Defensive end Julian Miller surely has noticed.

It seems to be a completely different deal at the end of games. When Louisville had the ball on its final drive with a chance to tie Saturday, Miller recorded two of his three sacks and the WVU defense forced the Cardinals into a fourth-and-24 before diminutive quarterback Will Stein threw an incomplete pass into triple coverage to end things.

''I'd say it was more within ourselves, not play-calling or anything,'' Miller said. ''It was more of, 'Ok, this is the end of the game, they can either score and tie us or we stop them and we get to go home with the win.' I think, almost as every team, when it comes down to crunch time, you have to step it up.''

But at the end of the half, Louisville took possession on its own 45 with 30 seconds left after WVU quarterback Jarrett Brown completed an 8-yard touchdown pass to Jock Sanders, putting the Mountaineers up 7-3.

Louisville went 28 yards in five plays after Trent Guy's 33-yard kickoff return and sent in Chris Philpott for a 44-yard field goal 28 seconds later.

''That's not the first time that's happened to us this season,'' Miller correctly pointed out. ''I think that's just something we have to work on as a defense to be able to play tougher coming down crunch time going into the half. We have to play it the same way as we would at the end of the game.''

West Virginia coach Bill Stewart says it starts with the kickoff, which is part of the reason he's made the switch from Josh Lider to the stronger-legged Tyler Bitancurt on the kickoff team.

''Don't let them out,'' he said. ''You kick the ball. That's why I think No. 3 (Guy) is going to play on Sunday. We had three guys miss him. Three guys, Big East football. We tackled him every other time, knocked him right to the ground. All the punts, we changed field position. I can say it over and over. The kicking game totally changed field position all day. Except on one kickoff, and that's the one that got us right before the half.''

In this case, Bitancurt, who did have a touchback, sailed the kickoff into the wind only to the 12.

''Personally, I have to kick the ball better,'' he said. ''I'm trying to help the team out the best I can.
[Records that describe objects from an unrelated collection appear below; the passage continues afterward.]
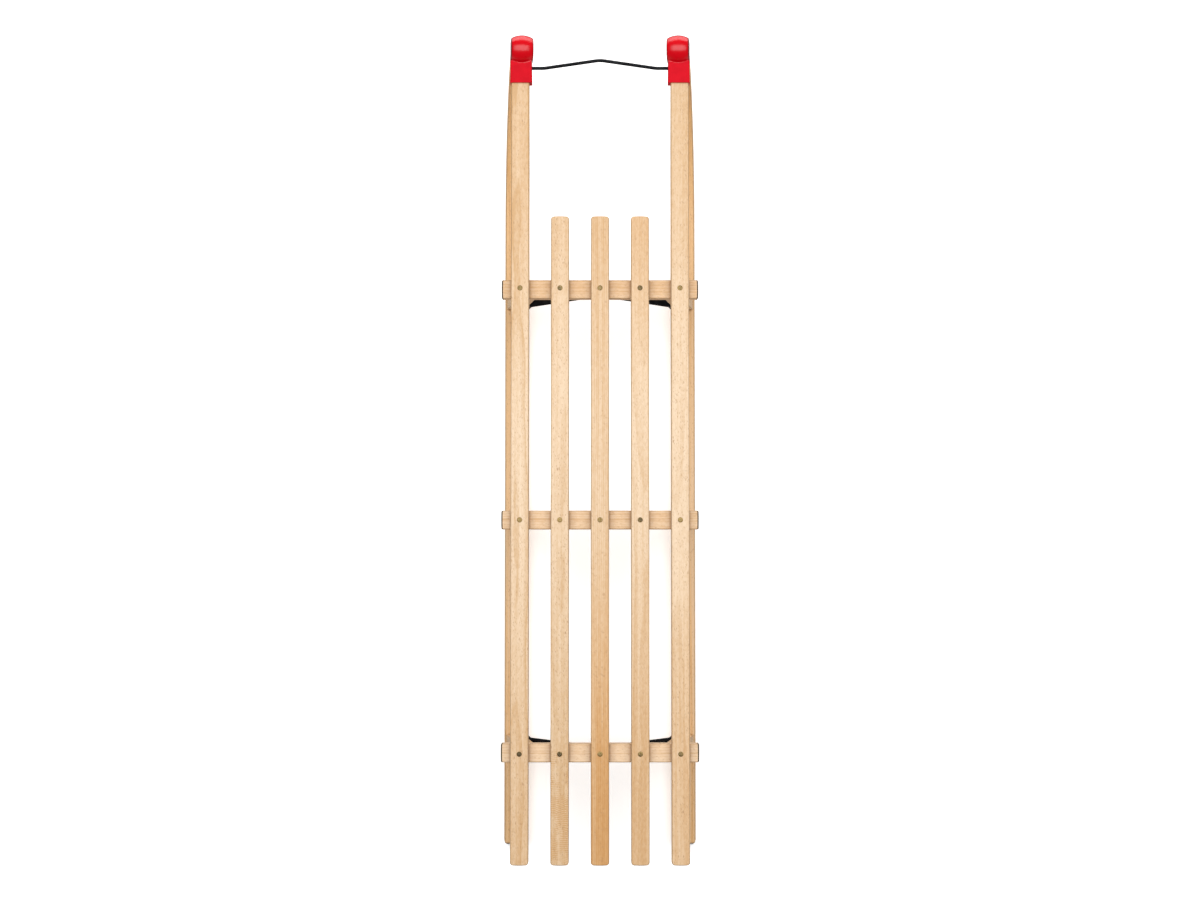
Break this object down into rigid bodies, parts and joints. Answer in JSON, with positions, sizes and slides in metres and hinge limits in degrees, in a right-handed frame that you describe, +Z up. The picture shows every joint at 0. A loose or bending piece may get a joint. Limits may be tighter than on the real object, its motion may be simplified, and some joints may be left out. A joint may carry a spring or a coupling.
{
  "type": "wooden sled",
  "caption": "Rigid slatted beech sled with bent runners, steel soles and braces, red tip caps and a pull bow; carries a rider over snow and is towed by a rope.",
  "frame": {"origin": "on the floor, midway between the seat's rear ends and the tips, on the sled's middle plane", "axes": "+Y towards the upturned front, +X to the rider's right, +Z up"},
  "size_m": [0.2702, 1.1, 0.2305],
  "materials": {
    "beech": "clear satin lacquer over fine-grained beech",
    "cap_red": "glossy nose, finely textured sleeve",
    "black_steel": "satin black coating",
    "sole_steel": "bright rolled strip with light scratches"
  },
  "bodies": {
    "root": {"rail_left": "beech", "rail_right": "beech", "slat_left": "beech", "slat_centre": "beech", "slat_right": "beech", "crossbeam_front": "beech", "crossbeam_middle": "beech", "crossbeam_rear": "beech", "leg_front_left": "beech", "leg_front_right": "beech", "leg_middle_left": "beech", "leg_middle_right": "beech", "leg_rear_left": "beech", "leg_rear_right": "beech", "runner_left": "beech", "runner_right": "beech", "tip_cap_left": "cap_red", "tip_cap_right": "cap_red", "pull_bow": "black_steel", "brace_front": "black_steel", "brace_middle": "black_steel", "brace_rear": "black_steel", "runner_sole_left": "sole_steel", "runner_sole_right": "sole_steel"}
  },
  "joints": []
}
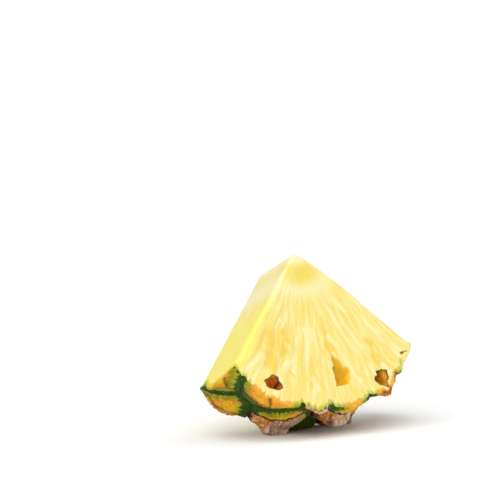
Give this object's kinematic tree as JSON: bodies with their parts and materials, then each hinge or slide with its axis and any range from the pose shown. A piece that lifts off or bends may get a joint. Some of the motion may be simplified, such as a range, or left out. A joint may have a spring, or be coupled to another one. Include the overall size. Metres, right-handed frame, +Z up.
{
  "type": "pineapple wedge",
  "caption": "Quarter wedge of a thick pineapple slice with its core and rind on, standing on the back edge of the rind and leaning back.",
  "frame": {"origin": "middle of the footprint box, in the plane of the flat spot that the wedge rests on", "axes": "+Z up; +X along the width of the front cut; the front cut faces -Y and leans back by about 25 degrees"},
  "size_m": [0.0854, 0.0474, 0.0636],
  "materials": {
    "flesh": "moist, slightly glossy",
    "rind": "waxy and rough"
  },
  "bodies": {
    "root": {"pineapple_wedge": "flesh"}
  },
  "joints": []
}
So if I can work on getting those extra 5, 10 yards on kickoff, it's tough, but I take that on me if they return the ball well.''

A very similar scenario happened against UConn, two weeks earlier.

After Brown scored on a 5-yard run with 49 seconds left in the half of that game, the Huskies moved the ball right down the field and scored 28 seconds later, when quarterback Cody Endres threw a 17-yard touchdown pass to Kashif Moore.

In that case, Lider's kickoff was taken at the 4 by Robbie Frey and returned 38 yards to the 42 to start things.

It wasn't as glaring against East Carolina - another home game but it wasn't exactly good either.

In that game, after Alric Arnett caught an 11-yard touchdown pass with 2:12 showing, Patrick Pinkney and Jamar Bryant were celebrating in the end zone after a 4-yard pitch-and-catch with 11 seconds left before the band hit the field

If you're looking for a silver lining here, the Mountaineers scored with 1:21 left in the first half against Colorado - on a 6-yard TD reception by Sanders - and they held when Sidney Glover picked off a Cody Hawkins pass with 15 seconds remaining. It should be noted, though, that Colorado moved the ball 36 yards in four plays prior to the interception, and was in potential field goal range at the WVU 32-yard line when the ill-fated pass was thrown.

They're all examples that show how good West Virginia's 2-minute offense has been. And most show how much work the 30-second defense needs.